Budget 2021: Rishi Sunak Announces Hospitality Business Rates Discount, National Insurance Changes & Return to 20% VAT.
Rishi Sunak announced today that the government will provide a 50% discount on business rates for the retail, hospitality, and leisure sectors.
In his Spring Statement, the Chancellor announced that eligible businesses will be able to claim up to £110,000 back at the end of the tax year. This will help businesses that have been hardest hit by the pandemic.
The business rates relief is worth almost £1.7bn and will be available to over 90% of all businesses in the retail, hospitality, and leisure sectors.
The Chancellor also used the Spring Statement to announce that the National Insurance threshold will be raised by £3,000.
Sunak says that 70% of workers will get an effective tax cut due to the changes, with the threshold for paying National Insurance being raised from £9,500 to £12,570.
The statement also announces a review of the Apprenticeship Levy in the new Treasury tax plan, which will be finalised in the autumn.
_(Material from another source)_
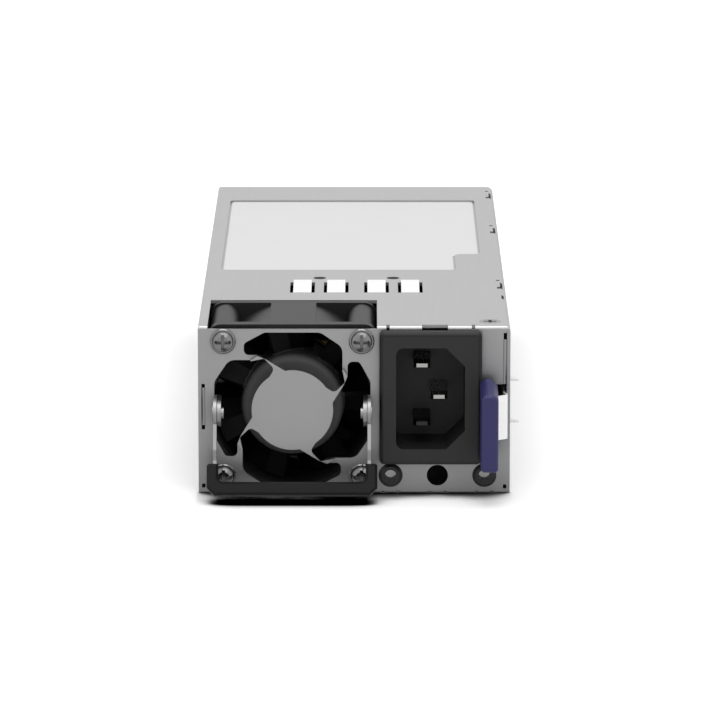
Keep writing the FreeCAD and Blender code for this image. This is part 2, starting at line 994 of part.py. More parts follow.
def window_prism(angle):
    """One swirling window of the fan guard, turned about the fan's axis."""
    round_off = float(d.window_corner)
    turned = [
        ((-d.window_left, d.window_sill_rise), round_off),
        ((-d.window_left, d.window_left_rise), round_off),
        ((-d.window_half, d.window_reach), round_off),
        ((d.window_half, d.window_reach), float(d.window_shoulder)),
        ((d.window_right, d.window_right_rise), float(d.window_shoulder)),
        ((d.window_right, d.window_right_waist), round_off / 2),
        ((d.window_tip_out, d.window_tip_rise), round_off / 2),
        ((d.window_toe_out, d.window_toe_rise), round_off),
    ]
    disc = float(d.disc_radius)
    first = math.radians(float(d.window_arc_start))
    last = math.radians(float(d.window_arc_end))
    corners = [(Vector(disc * math.cos(last), 0, disc * math.sin(last)), 0)]
    corners.append((point(-d.window_knee_out, 0, d.window_knee_rise), round_off))
    corners.append((point(-d.window_sill_out, 0, d.window_sill_rise), round_off / 2))
    corners.extend((point(x, 0, z), radius) for (x, z), radius in turned)
    corners.append((Vector(disc * math.cos(first), 0, disc * math.sin(first)), 0))
    edges = rounded_edges(corners, closed=False)
    middle = (first + last) / 2
    arc = Part.Arc(corners[-1][0], Vector(disc * math.cos(middle), 0, disc * math.sin(middle)), corners[0][0])
    edges.append(arc.toShape())
    wire = Part.Wire(edges)
    wire.scale(float(guard_scale()))
    depth = float(d.sheet_gauge + d.disc_raise) + 2
    prism = Part.Face(wire).extrude(Vector(0, -depth, 0))
    prism.rotate(Vector(), Vector(0, 1, 0), angle)
    prism.translate(point(fan_x, panel_back + 1, fan_z))
    return prism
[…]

In the main spring statement document, it states: “The government recognises that employers have frustrations with the way that these apprenticeship levy funds can be spent within the apprenticeships system and is delivering a suite of improvements to address these.
Hospitality trade bodies have been left disappointed, however, by the 20% VAT rate return for the hospitality and tourism industry.
UKHospitality warns that a return to 20% VAT will be met with disappointment by thousands of hospitality businesses, as it will “jeopardise jobs and restrict the sector's efforts to stifle price rises for consumers, and its ability to lead the UK's post-pandemic economic recovery.”
UKHospitality Chief Executive Kate Nicholls said: "This is a real setback for thousands of UK hospitality businesses still suffering the devastating effects of Covid and facing a tidal wave of rising costs. For many businesses, the removal of the lifeline of a lower rate of VAT might prove fatal. For a heavily, disproportionately taxed sector, a return to 20% dashes the hopes that many businesses could begin to recoup some of the losses of the last two years.
"Locking in VAT at 12.5% would have given hospitality businesses a major boost, and helped the sector in its ambition to lead the UK back to post-Covid prosperity. As it is, thousands of jobs could be lost, the UK will remain uncompetitive versus international rivals, and already hard-pressed consumers in the midst of a cost-of-living crisis will see price rises in their favourite pubs, bars and restaurants, further fuelling inflation.
Nicholls did concede, however, that the business rates relief, along with the reform of the Apprenticeship Levy, would be welcomed by the hospitality sector.